In music, Jazz was a genre born in the late 19th and early 20th century in a port city, where American and European styles were exposed to African folk and culture, stimulating a spirit of experimentation and improvisation. In fine art expressions, historical stylistics vary even more from genre to genre and evolve from prehistoric to modern times, leaving traces of human emotions that span through evolutions of solo and communal experiences.

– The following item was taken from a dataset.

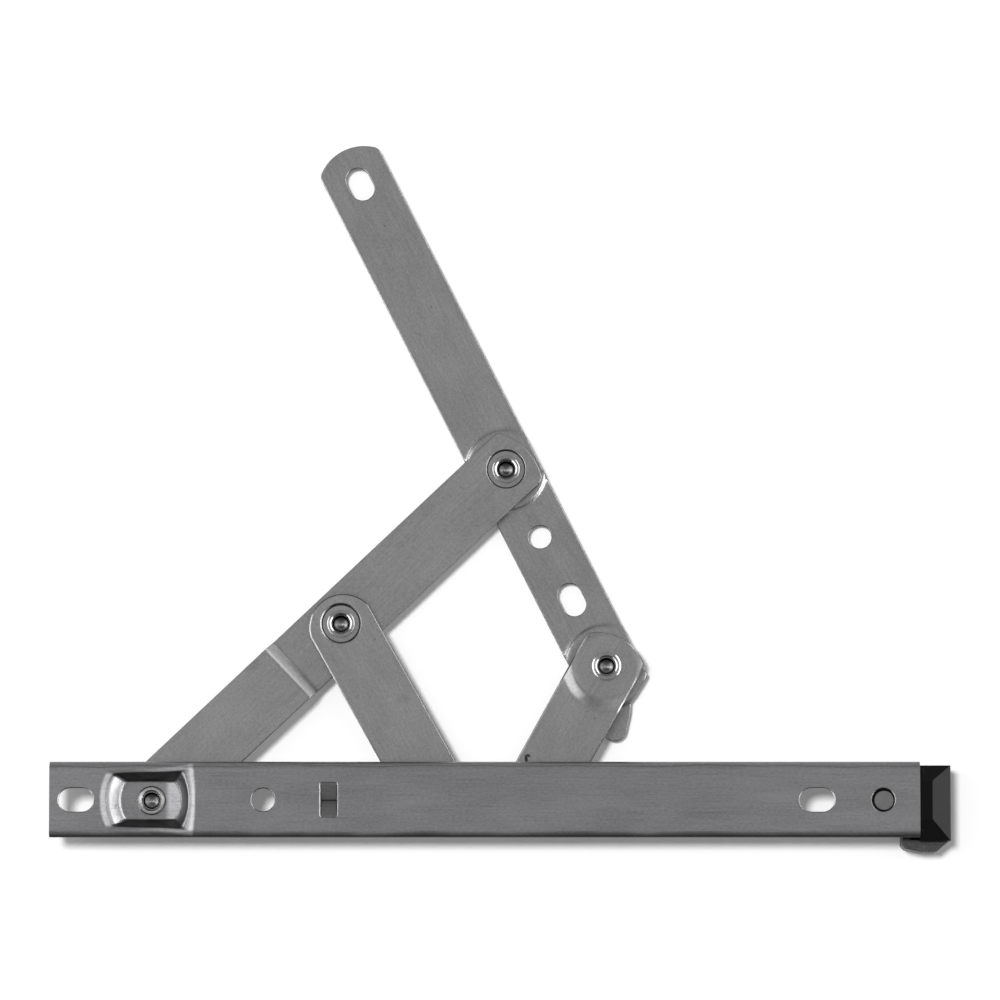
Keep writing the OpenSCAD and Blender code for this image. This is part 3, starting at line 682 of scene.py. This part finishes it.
class Finish:
    """One procedural material, built node by node on the piece's own coordinates."""

    def __init__(self, name, pivot=(0, 0), turn=0, **settings):
        self.made = bpy.data.materials.new(name)
        self.made.use_nodes = True
        self.tree = self.made.node_tree
        self.shader = self.tree.nodes["Principled BSDF"]
        for key, value in settings.items():
            self.shader.inputs[key.replace("_", " ")].default_value = value
        self.spot = self.node("ShaderNodeTexCoord").outputs["Object"]
        self.pivot, self.turn = pivot, turn

    def node(self, kind, **settings):
        node = self.tree.nodes.new(kind)
        for key, value in settings.items():
            setattr(node, key, value)
        return node

    def link(self, a, b):
        self.tree.links.new(a, b)

    def fill(self, socket, value):
        """Gives a socket a plain value, or what another node puts out."""
        if isinstance(value, bpy.types.NodeSocket):
            self.link(value, socket)
        else:
            socket.default_value = value

    def laid(self, pivot, turn, size):
        """Coordinates turned to a part's own length, with grains of a given size in millimetres."""
        node = self.node("ShaderNodeMapping", vector_type="TEXTURE")
        node.inputs["Location"].default_value = (pivot[0] * MM, pivot[1] * MM, 0)
        node.inputs["Rotation"].default_value = (0, 0, turn)
        node.inputs["Scale"].default_value = [s * MM for s in size]
        self.link(self.spot, node.inputs["Vector"])
        return node.outputs["Vector"]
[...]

Musicians have been recording covers of their own songs and other artists’ pieces. “Amazing Grace”, for example, only began to grow in popularity 60 years after its creation by an Englishman, John Newton. Multiple renditions rose to the top 50 list multiple times in the 70’s for what started out as one man’s gratitude towards the gift of grace that uplifted a soul from despair to salvation. There was this shared longing to be stirred and to be brought to a different level that transformed the song into the most improvised hymn. The jazz movement of improvisation accelerated this trend as musicians were touched by the same experience of bliss that moved them to want to represent its essence in their own voice. Singer, Judy Collins, described how each time she sang that song, it was as if she was entering into a mystical territory between herself and the audience, where she gives something to them and they give her something back, where the exchange was more than the sum of all of them.
Yuroz lovers have populated the walls and three-dimensional spaces of art collectors near and far for 35 years. His new Jazz Collection put these lovers’ intimacy on full display. Much like in jazz music where one instrument answers another in call and response patterns, the lovers’ guitar with no strings and her offerings of love, romance, peace and prosperity with symbolism silently strum each other’s heartstrings as viewers echo with their own lyrics of their personal heart songs.
At the core of this collection, viewers find the expressive lovers’ faces, with signature Yuroz long necks and impassioned arms consistently as the lightest shades of light colors as the artist directs our eyes to dialog with his lovers. These act like the swing and blue notes in jazz, creating rhythms that sync the collection in a coherent symphony, yet, laden with surprises to delight his viewers.
Playful traces of cubist composition peer off Yuroz’s canvases with flowy lines, curvy accents and strong black divides. In contrast, however, is Yuroz’s syncopation of vivid colors, deliberately and purposefully confusing viewers’ minds while keeping their attention to connect with his visual narratives.
In the Jazz Collection, Yuroz improvises with his elements and asserts his creative freedom with a hint of Fauvism. His fierce brushstrokes with textures and deliberate shades for accent complements the opposite and analogous colors with strong black divides show off the artist’s understanding of color and light for his geometric stylistic elements. This collection is a powerful visual orchestra of solos, and duets of tenderness, yearning, desires, and emotions, aiming to inspire an emotional connection deep in our souls and with each other, one moment at a time.
A born explorer with a love of life with curiosity about new things abound, Yuroz shares his explorations in his visual representation. Each time, as he adapts to the unique energy of a new world, new poetries unfold in new Yuroz speaks.